# SmallJosie`s exactly One Thousand!!!



## Eugin

*CONGRATULATIONS*, *SMALLJOSIE*!!!

Your record is unbelievable!!! *47+ posts* per day is amazing !!! 

And what is even more amazing is the quality with which you post.... Therefore, for all these reasons, I really, and honestly, want to congratulate and thank you for all your help around here!!!  

For another one thousand of great participations!!!!  

Keep up the good job!


----------



## DCPaco

Felicidades SmallJosie!

Mil gracias por tu participación ya que he aprendido mucho leyendo tus comentarios.

Saludos,

Paco


----------



## SmallJosie

Thank you BOTH very much! I didn't even know this forum existed but was looking for one of my posts and this popped up!!

I am really enjoying this new discovery and hope to continue posting and learning day by day.

Besos
Josie


----------



## frida-nc

1000 x Small, Nimble, Smart!
You broke a record, I believe!  And your contributions are excellent.
I look forward to more perceptive posts.
Congratulations!
Frida


----------



## SmallJosie

Thank you so much, Frida! Very kind of you!


----------



## roxcyn

¡Felictaciones!  

Te deseo lo mejor que haya


----------



## Venezuelan_sweetie

Wow!  Definitivamente, tienes tu lugar reservado en la próxima edición del Libro de Récords Guinness...

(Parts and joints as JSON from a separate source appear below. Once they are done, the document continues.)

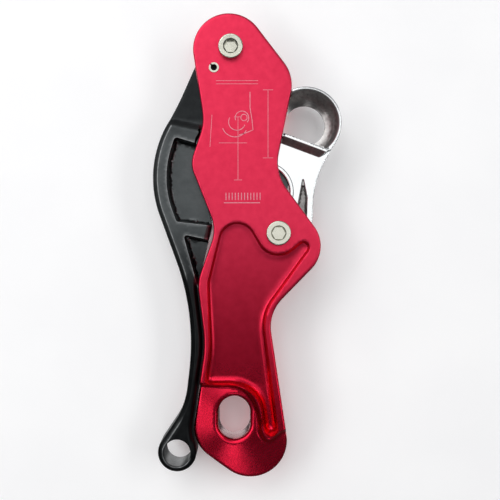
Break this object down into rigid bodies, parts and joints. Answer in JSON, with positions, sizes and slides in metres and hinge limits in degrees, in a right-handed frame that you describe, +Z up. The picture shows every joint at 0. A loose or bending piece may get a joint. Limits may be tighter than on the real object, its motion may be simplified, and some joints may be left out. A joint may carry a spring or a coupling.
{
  "type": "rope descender",
  "caption": "Hand-held rope descender: pressed side plates on two axles, a cam lever with an eye and a swinging arm with a rope ring.",
  "frame": {"origin": "middle of the attachment eye, halfway between the outer faces of the side plates", "axes": "+Z up from the attachment eye towards the upper axle, +X to the right as seen from the front, and the front faces -Y"},
  "size_m": [0.0953, 0.03, 0.2351],
  "materials": {
    "plate_red": "red anodised, satin above, glossier in the pressed area",
    "lever_black": "black anodised, satin, brighter along the edges",
    "polished_steel": "polished",
    "bolt_steel": "satin steel with a faint yellow tint",
    "spring_steel": "drawn wire",
    "bush_brass": "plain bearing bush"
  },
  "bodies": {
    "frame": {"front_plate": "plate_red", "back_plate": "plate_red", "wear_plate": "polished_steel", "upper_axle_sleeve": "bolt_steel", "upper_axle_screw": "bolt_steel", "lower_axle_sleeve": "bolt_steel", "lower_axle_screw": "bolt_steel", "stop_pin": "bolt_steel", "handle_washer_front": "bolt_steel", "handle_washer_back": "bolt_steel", "handle_spring": "spring_steel", "arm_spring": "spring_steel"},
    "handle": {"handle_lever": "lever_black", "handle_bush": "bush_brass"},
    "arm": {"swing_arm": "polished_steel", "arm_bush": "bush_brass"}
  },
  "joints": [
    {"name": "handle_pivot", "type": "hinge", "parent": "frame", "child": "handle", "pos_m": [-0.00165, 0, 0.18625], "axis": [0, 1, 0], "range_deg": [0, 30], "stiffness_Nm_per_rad": 0.3, "springref_deg": -20.05, "deforming": ["handle_spring"]},
    {"name": "arm_pivot", "type": "hinge", "parent": "frame", "child": "arm", "pos_m": [0.02225, 0, 0.0934], "axis": [0, 1, 0], "range_deg": [0, 12], "stiffness_Nm_per_rad": 0.08, "springref_deg": -6.88, "deforming": ["arm_spring"]}
  ]
}
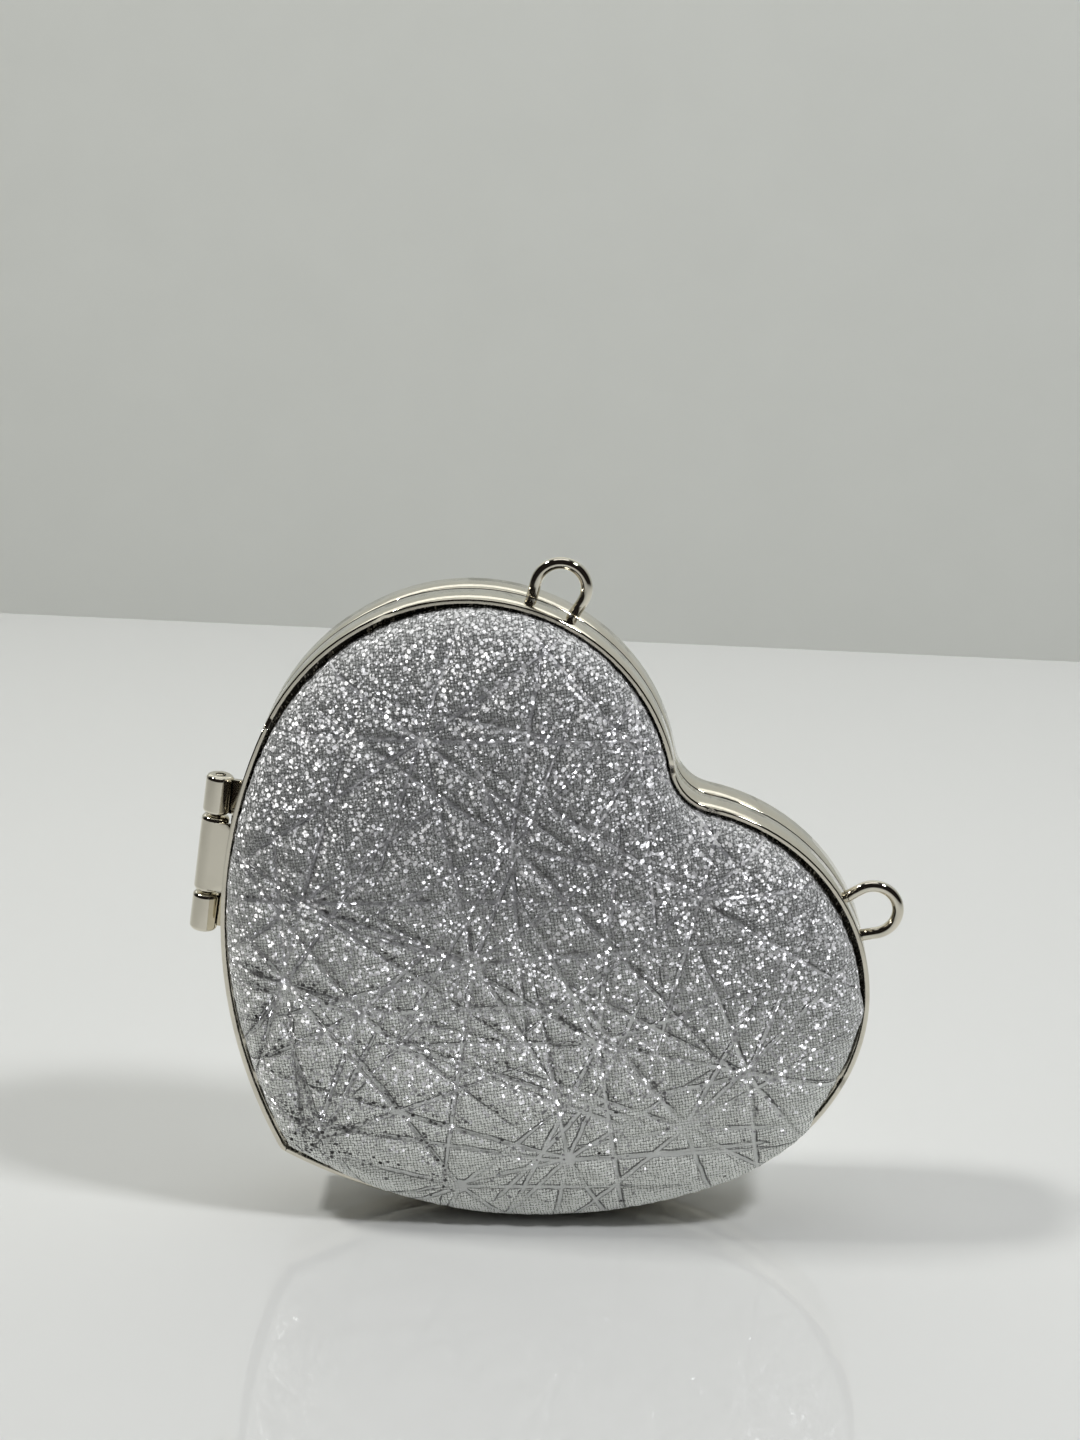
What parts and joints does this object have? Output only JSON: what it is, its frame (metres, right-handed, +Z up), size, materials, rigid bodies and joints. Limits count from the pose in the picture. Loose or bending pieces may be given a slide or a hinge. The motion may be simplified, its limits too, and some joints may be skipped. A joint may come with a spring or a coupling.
{
  "type": "heart shaped purse",
  "caption": "Heart shaped hard evening purse: polished frame halves on a side hinge, padded glitter panels, strap loops and a push catch.",
  "frame": {"origin": "centre of the bounding box on the surface that the purse stands on, under its lower long side", "axes": "+X to the right along the table as seen from the front, +Y to the back through the purse's thickness, +Z up; the heart leans to the left, with its tip at the lower left and the hinge on the left"},
  "size_m": [0.1348, 0.0344, 0.1275],
  "materials": {
    "nickel": "polished pale nickel plate on steel, mirror bright, a little warm",
    "glitter_cloth": "fine woven silver metallic cloth, creased, dusted with white glitter",
    "padding": "soft off-white wadding under the cloth",
    "shell": "moulded dark board, matt",
    "lining": "plain grey satin cloth",
    "catch_steel": "stamped and nickel plated sheet, satin",
    "spring_steel": "hardened spring strip and small screws, plain steel"
  },
  "bodies": {
    "back_half": {"back_frame": "nickel", "back_shell": "shell", "back_padding": "padding", "back_cover": "glitter_cloth", "back_lining": "lining", "hinge_back_leaf": "nickel", "hinge_pin": "nickel", "strap_loop_upper": "nickel", "strap_loop_side": "nickel", "catch_housing": "catch_steel", "catch_plate": "catch_steel", "catch_screws": "spring_steel", "catch_spring": "spring_steel"},
    "front_half": {"front_frame": "nickel", "front_shell": "shell", "front_padding": "padding", "front_cover": "glitter_cloth", "front_lining": "lining", "hinge_front_leaf": "nickel", "catch_hook": "catch_steel"},
    "push_button": {"push_button": "nickel"}
  },
  "joints": [
    {"name": "front_half_hinge", "type": "hinge", "parent": "back_half", "child": "front_half", "pos_m": [-0.0627, 0, 0.07007], "axis": [-0.1418, 0, -0.9899], "range_deg": [0, 180]},
    {"name": "push_button_slide", "type": "slide", "parent": "back_half", "child": "push_button", "axis": [-0.2173, 0, 0.9761], "range_m": [0, 0.001], "stiffness_N_per_m": 800, "springref_m": -0.0005, "deforming": ["catch_spring"]}
  ]
}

Darling, you are simply amazing.  Sharing posts with you is nothing but a pleasure...  Keep up the good 'vibe', sugar!

See you in the next forum, SmallJosie (I know I will...)


----------



## fenixpollo

It's my great pleasure to congratulate someone whose WR addiction surpasses my own. 

*Congratulations on making yourself a valuable member in such a short time!*

*Happy Postiversary, SmallJosie!*


----------



## SmallJosie

Mil gracias, a million thanks!

Wow! 

xxxxxxxxxxxxxxxxxxxxxxxxxxx


----------



## loladamore

Sorry to arrive so late, but it's not because I don't recognise such a big talent in such a small Josie! Good things do come in small packages, after all.

Congratulations, and keep up the good work!

*Cheers*!​


----------